Now I want to analysis those data with trial-and-error methods, I defined some concepts to explain what I want:
o source
source is all the raw data I get
o entry
a entry is a set of all A to K sensor, take the vertical 1st row for example: the entry is
25 0 25 66 41 47 40 12 69 76 1
o rules
a rule is a "suppose" function with assert value return, so far just "true" or "false".
For example, I suppose the sensor A, E and F value will never be same in one enrty, if one entry with A=E=F, it will tigger violation and this rule function will return false.
o range:
a range is function for selecting vertical entry, for example, the first 5 entries
Then, the basic idea is:
o source + range = subsource(s)
o subsource + rules = valiation(s)
The finally I want to get a list may looks like this:
rangeID ruleID violation
1 1 Y
2 1 N
3 1 Y
1 2 N
2 2 N
3 2 Y
1 3 N
2 3 Y
3 3 Y
But the problem is the rule and range I defined here will getting very complicated soon if you looks deeper, they have too much possible combinations, take "A=E=F" for example, one can define "B=E=F","C=E=F","C>F" ......
So soon I need a rule/range generator which may accept those "core parameters" such as "A=E=F" as input parameter even using regex string later. That is too complicated just defeated me, leave alone I may need to persistence rules unique ID, data storage problem, rules self nest combination problem ......
So my questions are:
Anyone knows if there's some module/soft fit for this kind of trial-and-error calculation or the rules defination I want?

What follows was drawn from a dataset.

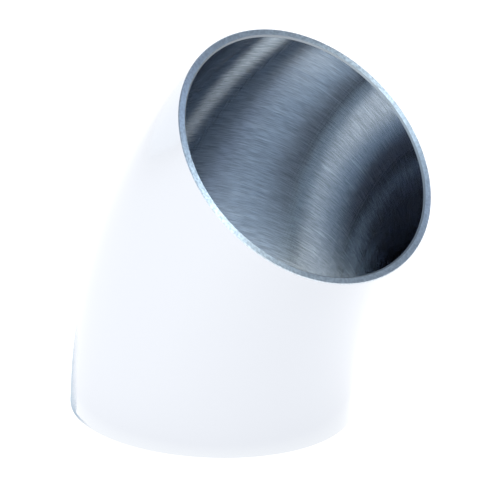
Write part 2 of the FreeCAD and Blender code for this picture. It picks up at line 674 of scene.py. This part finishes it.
def flat_piece(name, outline, height, material):
    """A flat piece of the set with this outline."""
    mesh = bpy.data.meshes.new(name)
    mesh.from_pydata([(x, y, height) for x, y in outline], [], [range(len(outline))])
    mesh.materials.append(material)
    piece = new_object(name, mesh)
    return piece


square = [(FLOOR_HALF * x, FLOOR_HALF * y) for x, y in ((-1, -1), (1, -1), (1, 1), (-1, 1))]
open_floor = flat_piece("floor", square, 0.0, floor_paint_with_painted_light)
print(f"the floor is {open_floor.dimensions.x:.1f} m square")

# %% [markdown]
# ## The floor inside the bore
#
# The bore of the real fitting is a mirror, and much of what it shows is the patch of floor inside
# its lower end, seen after one, two or three reflections. The lamps that shine into the mouth have
# to light that patch. On the open floor they would throw a hard shadow, which the real floor
# doesn't have. Hiding the shadow in a material would look wrong from every other side, and in
# Blender a lamp is linked to whole objects. So the patch is a thin disc of its own. It lies on the
# floor within the opening that the deburr leaves, and clears the metal.

# %% The floor inside the bore
DISC_CORNERS = 96
DISC_HEIGHT = 0.00005
INTO_THE_DEBURR = 0.0002


def arc(radius, angles):
    """Points on a circle round the fitting's foot, at these angles in radians."""
    return [(radius * math.cos(angle), radius * math.sin(angle)) for angle in angles]


all_round = [math.tau * index / DISC_CORNERS for index in range(DISC_CORNERS)]
disc = arc(BORE_RADIUS + INTO_THE_DEBURR, all_round)
inner_floor = flat_piece("floor_in_the_bore", disc, DISC_HEIGHT, pale)
print(f"the disc inside the bore is {inner_floor.dimensions.x * MM_PER_METRE:.1f} mm across")

# %% [markdown]
# ## The room
#
# The real metal mirrors something pale all round it and something darker overhead, and what they
# were isn't known. Walls and a roof could be built, but a world whose colour follows the direction
# of each ray is simpler, and has no corners to show up in the skin. It gives plain white to the
# camera and a faint even light to the paint. To the metal it gives white walls under a dark roof.
# The roof starts softly, and higher on the side away from the mouth, so that the back of the skin
# shows it only as a soft grey patch near the top.

# %% The room
BACKDROP_TONE = (1.2, 1.2, 1.2, 1.0)
EVEN_TONE = (0.97, 0.985, 1.0, 1.0)
EVEN_LIGHT = 0.14
WALL_TONE = (1.20, 1.22, 1.26, 1.0)
ROOF_TONE = (0.16, 0.20, 0.26, 1.0)
# A ray's direction runs from -1 to 1 along X, towards the mouth's side, and along Z, upwards
BEHIND, AHEAD = -0.3, 0.2
# The roof's start comes down from the first height to the second as the ray turns from behind to ahead
ROOF_START_BEHIND, ROOF_START_AHEAD = 0.40, 0.0
# How far above the roof's start the walls' tone stops, and how far above it the roof's tone is full
WALL_STOPS, ROOF_IS_FULL = -0.02, 0.40


def room():
    """White for the camera, faint even light for paint, and walls and a roof for metal."""
    world = bpy.data.worlds.new("room")
    world.use_nodes = True
    world.cycles.sampling_method = "NONE"
    tree = world.node_tree
    tree.nodes.clear()
    direction = add(tree, "ShaderNodeTexCoord").outputs["Generated"]
    split = add(tree, "ShaderNodeSeparateXYZ", {0: direction})
    sideways = split.outputs["X"]
    roof_start = ranged(tree, sideways, BEHIND, AHEAD, ROOF_START_BEHIND, ROOF_START_AHEAD)
    above = math_step(tree, "SUBTRACT", split.outputs["Z"], roof_start)
    tone = blended(tree, ranged(tree, above, WALL_STOPS, ROOF_IS_FULL), WALL_TONE, ROOF_TONE)
    rays = add(tree, "ShaderNodeLightPath").outputs
    mirrored = add(tree, "ShaderNodeBackground", {"Color": tone}).outputs[0]
    even = add(tree, "ShaderNodeBackground", {"Color": EVEN_TONE, "Strength": EVEN_LIGHT}).outputs[0]
    white = add(tree, "ShaderNodeBackground", {"Color": BACKDROP_TONE}).outputs[0]
    light = add(tree, "ShaderNodeMixShader", {0: rays["Is Glossy Ray"], 1: even, 2: mirrored})
    shown = add(tree, "ShaderNodeMixShader", {0: rays["Is Camera Ray"], 1: light.outputs[0], 2: white})
    add(tree, "ShaderNodeOutputWorld", {"Surface": shown.outputs[0]})
    return world


scene.world = room()
print("the room's tree has", len(scene.world.node_tree.nodes), "nodes")

# %% [markdown]
# ## A soft square lamp
#
# A studio lights real bright metal with soft boxes, because the metal shows each lamp as a shape
# and not as a point. A glowing plane could be such a box, but an area lamp gives fewer specks and
# can be linked to the objects that it lights. This helper places one by its direction from what it
# lights, and takes the brightness of its face, because that is what a mirror shows. The lamp's
# power follows from its area.


# %% A soft square lamp
def towards(azimuth, elevation):
    """The direction from the fitting to something at this azimuth and elevation, in degrees."""
    turn, rise = math.radians(azimuth), math.radians(elevation)
    return Vector((math.sin(turn) * math.cos(rise), -math.cos(turn) * math.cos(rise), math.sin(rise)))


def square_lamp(name, aim, azimuth, elevation, distance, side, colour):
    """A square lamp that faces the point it is aimed at, as bright as this colour."""
    data = bpy.data.lights.new(name, "AREA")
    data.shape = "SQUARE"
    data.size = side
    brightest = max(colour)
    # A lamp's power in watts is its brightness, times its area, times pi
    data.energy = math.pi * side * side * brightest
    data.color = [part / brightest for part in colour]
    away = towards(azimuth, elevation)
    lamp = new_object(name, data)
    lamp.location = aim + away * distance
    lamp.rotation_euler = away.to_track_quat("Z", "Y").to_euler()
    lamp.visible_camera = False
    return lamp


print("azimuth 90 lies towards", [round(part, 2) for part in towards(90.0, 0.0)])

# %% [markdown]
# ## Light into the mouth
#
# The bright bands in the real bore look like small lights, seen in a brushed mirror that draws them
# out along the tube. One large soft lamp would be the usual studio light, but it would fill the
# bore and wash the bands out. So four small square lamps stand on the side that the mouth leans
# towards. Each row below gives a lamp's azimuth and elevation in degrees, seen from the mouth, and
# how bright its face is in red, green and blue. The values were fitted, lamp by lamp, until the
# bands fell where the photograph has them. The lamps are linked to the fitting and the disc alone,
# so that they leave no mark on the open floor.

# %% The lamps that shine into the mouth
MOUTH_LAMP_DISTANCE = 1.0
MOUTH_LAMP_SIDE = 0.09
MOUTH_LAMPS = [
    ("main_lamp", 80.0, 47.0, (365, 372, 350)),
    ("side_lamp", 90.0, 51.0, (114, 160, 198)),
    ("front_lamp", 70.0, 60.0, (31, 48, 74)),
    ("high_lamp", 142.0, 73.0, (15, 21, 37)),
]

lit_through_the_mouth = bpy.data.collections.new("lit_by_the_mouth_lamps")
lit_through_the_mouth.objects.link(elbow)
lit_through_the_mouth.objects.link(inner_floor)
for name, azimuth, elevation, colour in MOUTH_LAMPS:
    lamp = square_lamp(name, upper_face, azimuth, elevation, MOUTH_LAMP_DISTANCE, MOUTH_LAMP_SIDE,
                       colour)
    lamp.light_linking.receiver_collection = lit_through_the_mouth
    print(f"{name} has {lamp.data.energy:.2f} watts")

# %% [markdown]
# ## Even light on the floor
#
# The real floor is white right up to the fitting, as it is in a light tent. A tent could be built
# here from large lamps all round, but the fitting would mirror each of them. One wide lamp overhead
# is enough. It lights the open floor alone, no mirror shows it, and the fitting doesn't block it,
# so it casts no shadow.

# %% The floor lamp
FLOOR_LAMP_HEIGHT = 1.5
FLOOR_LAMP_SIDE = 2.0
FLOOR_LAMP_COLOUR = (3.6, 3.6, 3.6)
STRAIGHT_UP = 90.0
only_floor = bpy.data.collections.new("lit_by_the_floor_lamp")
only_floor.objects.link(open_floor)
floor_lamp = square_lamp("floor_lamp", Vector((0, 0, 0)), 0.0, STRAIGHT_UP, FLOOR_LAMP_HEIGHT,
                         FLOOR_LAMP_SIDE, FLOOR_LAMP_COLOUR)
floor_lamp.visible_glossy = False
floor_lamp.light_linking.receiver_collection = only_floor
floor_lamp.light_linking.blocker_collection = only_floor
print(f"{floor_lamp.name} has {floor_lamp.data.energy:.2f} watts")

# %% [markdown]
# ## The card with a painted shadow
#
# The real skin shows a blue-grey streak along its lower left edge, where it mirrors something
# darker than the floor. Painted on the metal, the streak would stay in place when the view moves,
# as no reflection does. So a small grey card lies on the floor beside the foot, and only mirrors
# show it. Its paint is a painted soft shadow, as if the fitting cast one there. It fades out away
# from the foot and towards both its ends, so that the streak has no hard edge.

# %% The card's paint
# The grey of a painted soft shadow on the floor, which the skin mirrors as its streak
PAINTED_SHADOW_TONE = (0.36, 0.46, 0.56, 1.0)
# A point at the fitting's foot, the way back along the card from there, and the way out to its left
EDGE = Vector((-0.0170, -0.0189, 0.0))
BACK = Vector((-0.744, 0.668, 0.0))
LEFT = Vector((-0.668, -0.744, 0.0))
# To the left, the card fades out from this far inside that point, over a width that grows backwards
FADE_INSET = 0.001
FADE_WIDTH = 0.007
FADE_WIDENS = 0.5
LEAST_WIDTH = 0.001
# Along the card, it fades in and out between these distances from that point
FRONT_FADE = (-0.015, -0.006)
BACK_FADE = (0.012, 0.058)


def painted_shadow_paint():
    """A blue-grey painted shadow that fades out to the left and towards both ends."""
    material, tree, shader = matt_paint("grey_card", PAINTED_SHADOW_TONE)
    place = add(tree, "ShaderNodeTexCoord").outputs["Object"]
    place = add(tree, "ShaderNodeVectorMath", {0: place, 1: EDGE}, operation="SUBTRACT").outputs[0]
    along = vector_number(tree, "DOT_PRODUCT", place, BACK)
    aside = vector_number(tree, "DOT_PRODUCT", place, LEFT)
    width = math_step(tree, "MULTIPLY_ADD", along, FADE_WIDENS, FADE_WIDTH)
    width = math_step(tree, "MAXIMUM", width, LEAST_WIDTH)
    share_out = math_step(tree, "DIVIDE", math_step(tree, "ADD", aside, FADE_INSET), width)
    near = math_step(tree, "SUBTRACT", 1.0, share_out, clamp=True)
    not_back = ranged(tree, along, *BACK_FADE, 1.0, 0.0, interpolation_type="SMOOTHSTEP")
    not_front = ranged(tree, along, *FRONT_FADE, interpolation_type="SMOOTHSTEP")
    cover = math_step(tree, "MULTIPLY", near, not_back)
    cover = math_step(tree, "MULTIPLY", cover, not_front, clamp=True)
    tree.links.new(cover, shader.inputs["Alpha"])
    return material


painted_shadow_finish = painted_shadow_paint()
print(painted_shadow_finish.name, "has", len(painted_shadow_finish.node_tree.nodes), "nodes")

# %% [markdown]
# ## The card's shape
#
# The photograph shows only the streak, and not what the skin mirrors there. So the card is only as
# large as the streak needs. A plain rectangle would reach under the fitting. So the card's right
# side follows the foot, just outside the skin. In front it is a strip half a millimetre wide
# between two arcs, and behind it widens to four corners. It lies a tenth of a millimetre above the
# floor, so that the two don't mix, and it shares the floor's lamp.

# %% The card
CARD_HEIGHT = 0.0001
# Each arc has a radius and its angles in degrees
OUTER_ARC = (0.0260, range(243, 265, 3))
INNER_ARC = (0.0255, range(264, 227, -3))
# How far back and how far left of the point at the foot each of the other corners lies
FAR_CORNERS = [(0.058, 0.0), (0.056, 0.014), (0.026, 0.018), (0.008, 0.011)]

beside = []
for radius, degrees in (OUTER_ARC, INNER_ARC):
    beside += arc(radius, [math.radians(angle) for angle in degrees])
behind = [(EDGE + BACK * back + LEFT * left).xy[:] for back, left in FAR_CORNERS]
# The card carries a painted shadow and is seen only in mirrors
shadow_card = flat_piece("edge_card", beside + behind, CARD_HEIGHT, painted_shadow_finish)
shadow_card.visible_camera = False
shadow_card.visible_diffuse = False
shadow_card.visible_shadow = False
only_floor.objects.link(shadow_card)
print("the card has", len(shadow_card.data.vertices), "corners")

# %% [markdown]
# ## The camera
#
# The photograph was taken from well away with a long lens, and the two ends of the fitting show
# almost no perspective. A camera without any would come close, but the little that there is shows
# in the ellipses of the rims. So the camera has a long lens too, and stands almost a metre away. It
# looks down at a little under twenty degrees, from half way round to the side that the mouth leans
# towards, and is turned a little about its own line of sight.

# %% The camera
CAMERA_AZIMUTH = 48.113
CAMERA_ELEVATION = 19.435
CAMERA_DISTANCE = 0.93665
CAMERA_ROLL = 2.445
LENS_MM = 380.96
SENSOR_MM = 36.0
NEAREST, FURTHEST = 0.01, 20.0
AIM = Vector((0.0089, -0.0002, 0.0325))


def long_lens():
    """A long lens at the photograph's viewing angle."""
    data = bpy.data.cameras.new("camera")
    data.lens = LENS_MM
    data.sensor_width = SENSOR_MM
    data.clip_start, data.clip_end = NEAREST, FURTHEST
    back = towards(CAMERA_AZIMUTH, CAMERA_ELEVATION)
    place = Matrix.Translation(AIM + back * CAMERA_DISTANCE)
    level = back.to_track_quat("Z", "Y").to_matrix().to_4x4()
    roll = Matrix.Rotation(math.radians(CAMERA_ROLL), 4, "Z")
    thing = new_object("camera", data)
    thing.matrix_world = place @ level @ roll
    return thing


scene.camera = long_lens()
print(f"the camera is {CAMERA_DISTANCE:.3f} m from the point that it looks at")
print(f"its azimuth is {CAMERA_AZIMUTH:.1f} and its elevation {CAMERA_ELEVATION:.1f} degrees")

# %% [markdown]
# ## How light is followed
#
# Light that goes in at the real mouth comes out again after many reflections, each a little weaker
# than the one before. A renderer usually stops after a few and blurs some of them, which is
# quicker, but it would leave the depth of the bore black and its lines soft. So many bounces are
# followed and none is blurred. Light that the metal throws on paint is left out, because it comes
# out as specks. Colours go to the picture as they are, with no film curve, so that the white floor
# stays white.

# %% The renderer's care with reflections
BOUNCES = 24
scene.view_settings.view_transform = "Standard"
scene.cycles.blur_glossy = 0.0
scene.cycles.caustics_reflective = False
scene.cycles.max_bounces = BOUNCES
scene.cycles.glossy_bounces = BOUNCES
print("light is followed for", BOUNCES, "bounces")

Anyone can share me a better rules/range design I described?
Thanks for any hints.
Rgs,
KC
If I understand what you're asking correctly, I probably wouldn't even venture down the Numbpy path as I don't think given your description that it's really required. Here's a sample implementation of how I might go about solving the specific issue that you presented:
l = [\
{'a':25, 'b':0, 'c':25, 'd':66, 'e':41, 'f':47, 'g':40, 'h':12, 'i':69, 'j':76, 'k':1},\
{'a':25, 'b':0, 'c':25, 'd':66, 'e':41, 'f':47, 'g':40, 'h':12, 'i':69, 'j':76, 'k':1}\
]
r = ['a=g=i', 'a=b', 'a=c']
res = []
# test all given rules
for n in range(0, len(r)):
# i'm assuming equality here - you'd have to change this to accept other operators if needed
c = r[n].split('=')
vals = []
# build up a list of values given our current rule
for e in c:
vals.append(l[0][e])
# using len(set(v)) gives us the number of distinct values
res.append({'rangeID': 0, 'ruleID':n, 'violation':'Y' if len(set(vals)) == 1 else 'N'})
print res
Output:
[{'violation': 'N', 'ruleID': 0, 'rangeID': 0}, {'violation': 'N', 'ruleID': 1, 'rangeID': 0}, {'violation': 'Y', 'ruleID': 2, 'rangeID': 0}]
http://ideone.com/zbTZr
There are a few assumptions made here (such as equality being the only operator in use in your rules) and some functionality left out (such as parsing your input to the list of dicts I used, but I'm hopeful that you can figure that out on your own.
Of course, there could be a Numpy-based solution that's simpler than this that I'm just not thinking of at the moment (it's late and I'm going to bed now ;)), but hopefully this helps you out anyway.
Edit:
Woops, missed something else (forgot to add it in prior to posting) - I only test the first element in l (the given range).. You'd just want to stick that in another for loop rather than using that hard-coded 0 index.
You want to look at Numpy matrix for data structures like matrix etc. It exposes a list of functions that work on matrix manipulation.
As for rule / range generator I am afraid you will have to build your own domain specific language to achieve that.